Please write out the material that follows, exactly as it stands.

GIVEN INFORMATION –
::::::::::

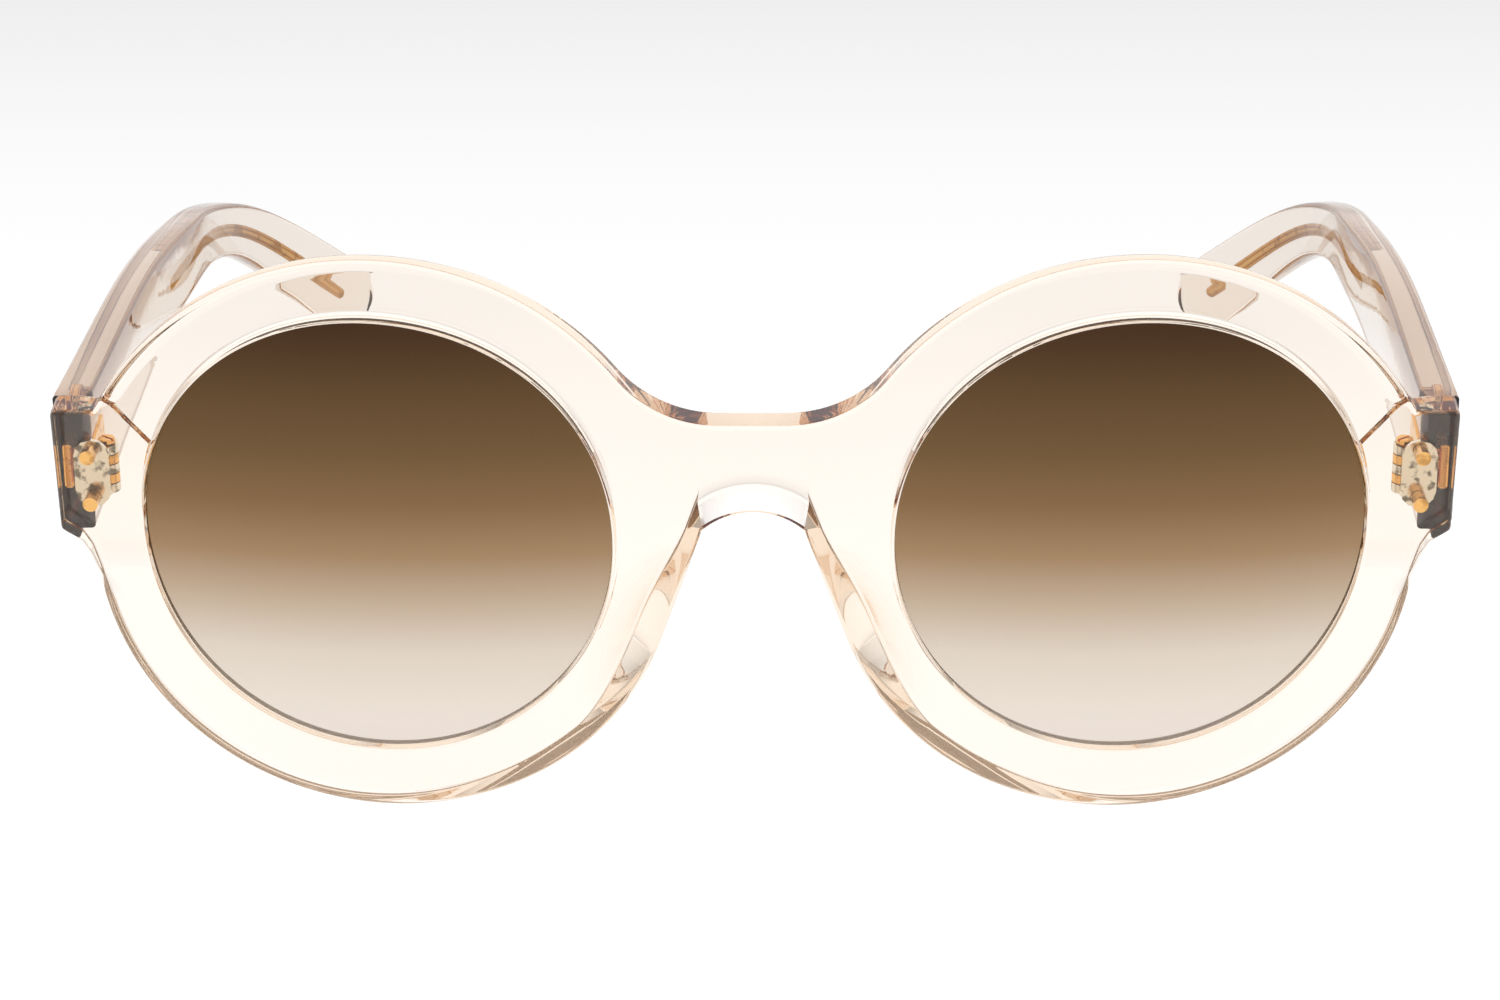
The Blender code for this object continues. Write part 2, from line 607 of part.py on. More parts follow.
def temple_pocket():
    bottom = TEMPLE_FACE - CUT_OVERRUN
    top = TEMPLE_LEAF_FACE + LEAF_THICKNESS + LEAF_GAP
    place = OUTWARD @ Matrix.Translation((0, 0, (top + bottom) / 2))
    size = (TEMPLE_LEAF_HEIGHT + 2 * LEAF_GAP, TEMPLE_LEAF_LENGTH + 2 * LEAF_GAP)
    outline = plate(*size, TEMPLE_LEAF_CORNER + LEAF_GAP)
    return slab("temple_pocket", [outline], top - bottom, place, None, CUTTERS)


def rivet(name, frame, wall):
    """A rivet from the wall's outer face at the frame's origin, through its leaf on the far side."""
    leaf_back = wall - LEAF_SINK
    step = leaf_back - LEAF_THICKNESS - RIVET_GAP
    profile = [
        (0, leaf_back),
        (RIVET_SHANK_RADIUS, leaf_back),
        (RIVET_SHANK_RADIUS, step),
        (RIVET_RADIUS, step),
        (RIVET_RADIUS, RIVET_FLUSH),
        (0, RIVET_FLUSH),
    ]
    made = turned(name, profile, frame, RIVET_STEPS, GOLD, PARTS)
    smooth(made)
    return made


def rivet_hole(frame, wall):
    profile = [(0, wall), (RIVET_BORE, wall), (RIVET_BORE, -CUT_OVERRUN), (0, -CUT_OVERRUN)]
    return turned("rivet_hole", profile, frame, RIVET_STEPS, None, CUTTERS)


def screw():
    """The hinge screw: a shaft through the five barrels, with a slotted head above the top one."""
    top = BARREL_STACK / 2 + BARREL_GAP
    profile = [
        (0, top + SCREW_HEAD_HEIGHT),
        (SCREW_HEAD_RADIUS - SCREW_GAP, top + SCREW_HEAD_HEIGHT),
        (SCREW_HEAD_RADIUS, top + SCREW_HEAD_HEIGHT - SCREW_GAP),
        (SCREW_HEAD_RADIUS, top),
        (SCREW_RADIUS, top),
        (SCREW_RADIUS, -top),
        (0, -top),
    ]
    made = turned("left_hinge_screw", profile, FRONT_TURN, RIVET_STEPS, GOLD, PARTS)
    slot_top = top + SCREW_HEAD_HEIGHT + CUT_OVERRUN
    slot_bottom = top + SCREW_HEAD_HEIGHT / 2
    half, reach = SCREW_SLOT_WIDTH / 2, SCREW_HEAD_RADIUS + CUT_OVERRUN
    outline = np.array([(-reach, -half), (reach, -half), (reach, half), (-reach, half)])
    place = FRONT_TURN @ Matrix.Rotation(SCREW_SLOT_TURN, 4, "Z")
    place = place @ Matrix.Translation((0, 0, (slot_top + slot_bottom) / 2))
    slot = slab("slot", [outline], slot_top - slot_bottom, place, None, CUTTERS)
    cut_by(made, [slot])
    bpy.data.objects.remove(slot)
    smooth(made)
    return made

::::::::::

WORKED ANSWER –
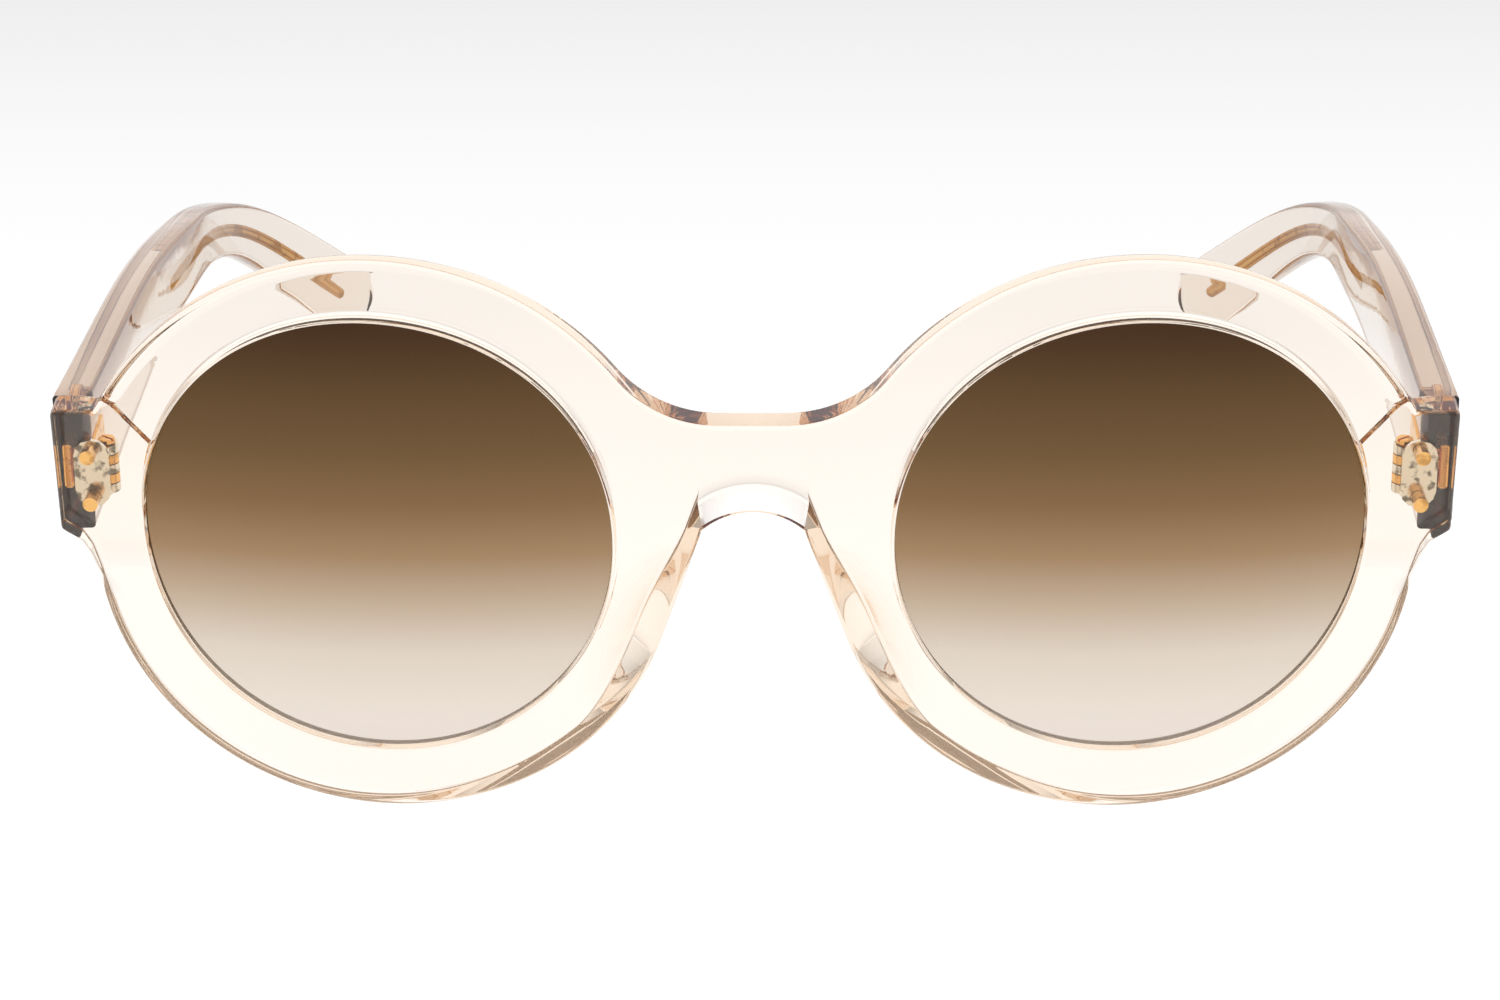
The Blender code for this object continues. Write part 2, from line 607 of part.py on. More parts follow.
def temple_pocket():
    bottom = TEMPLE_FACE - CUT_OVERRUN
    top = TEMPLE_LEAF_FACE + LEAF_THICKNESS + LEAF_GAP
    place = OUTWARD @ Matrix.Translation((0, 0, (top + bottom) / 2))
    size = (TEMPLE_LEAF_HEIGHT + 2 * LEAF_GAP, TEMPLE_LEAF_LENGTH + 2 * LEAF_GAP)
    outline = plate(*size, TEMPLE_LEAF_CORNER + LEAF_GAP)
    return slab("temple_pocket", [outline], top - bottom, place, None, CUTTERS)


def rivet(name, frame, wall):
    """A rivet from the wall's outer face at the frame's origin, through its leaf on the far side."""
    leaf_back = wall - LEAF_SINK
    step = leaf_back - LEAF_THICKNESS - RIVET_GAP
    profile = [
        (0, leaf_back),
        (RIVET_SHANK_RADIUS, leaf_back),
        (RIVET_SHANK_RADIUS, step),
        (RIVET_RADIUS, step),
        (RIVET_RADIUS, RIVET_FLUSH),
        (0, RIVET_FLUSH),
    ]
    made = turned(name, profile, frame, RIVET_STEPS, GOLD, PARTS)
    smooth(made)
    return made


def rivet_hole(frame, wall):
    profile = [(0, wall), (RIVET_BORE, wall), (RIVET_BORE, -CUT_OVERRUN), (0, -CUT_OVERRUN)]
    return turned("rivet_hole", profile, frame, RIVET_STEPS, None, CUTTERS)


def screw():
    """The hinge screw: a shaft through the five barrels, with a slotted head above the top one."""
    top = BARREL_STACK / 2 + BARREL_GAP
    profile = [
        (0, top + SCREW_HEAD_HEIGHT),
        (SCREW_HEAD_RADIUS - SCREW_GAP, top + SCREW_HEAD_HEIGHT),
        (SCREW_HEAD_RADIUS, top + SCREW_HEAD_HEIGHT - SCREW_GAP),
        (SCREW_HEAD_RADIUS, top),
        (SCREW_RADIUS, top),
        (SCREW_RADIUS, -top),
        (0, -top),
    ]
    made = turned("left_hinge_screw", profile, FRONT_TURN, RIVET_STEPS, GOLD, PARTS)
    slot_top = top + SCREW_HEAD_HEIGHT + CUT_OVERRUN
    slot_bottom = top + SCREW_HEAD_HEIGHT / 2
    half, reach = SCREW_SLOT_WIDTH / 2, SCREW_HEAD_RADIUS + CUT_OVERRUN
    outline = np.array([(-reach, -half), (reach, -half), (reach, half), (-reach, half)])
    place = FRONT_TURN @ Matrix.Rotation(SCREW_SLOT_TURN, 4, "Z")
    place = place @ Matrix.Translation((0, 0, (slot_top + slot_bottom) / 2))
    slot = slab("slot", [outline], slot_top - slot_bottom, place, None, CUTTERS)
    cut_by(made, [slot])
    bpy.data.objects.remove(slot)
    smooth(made)
    return made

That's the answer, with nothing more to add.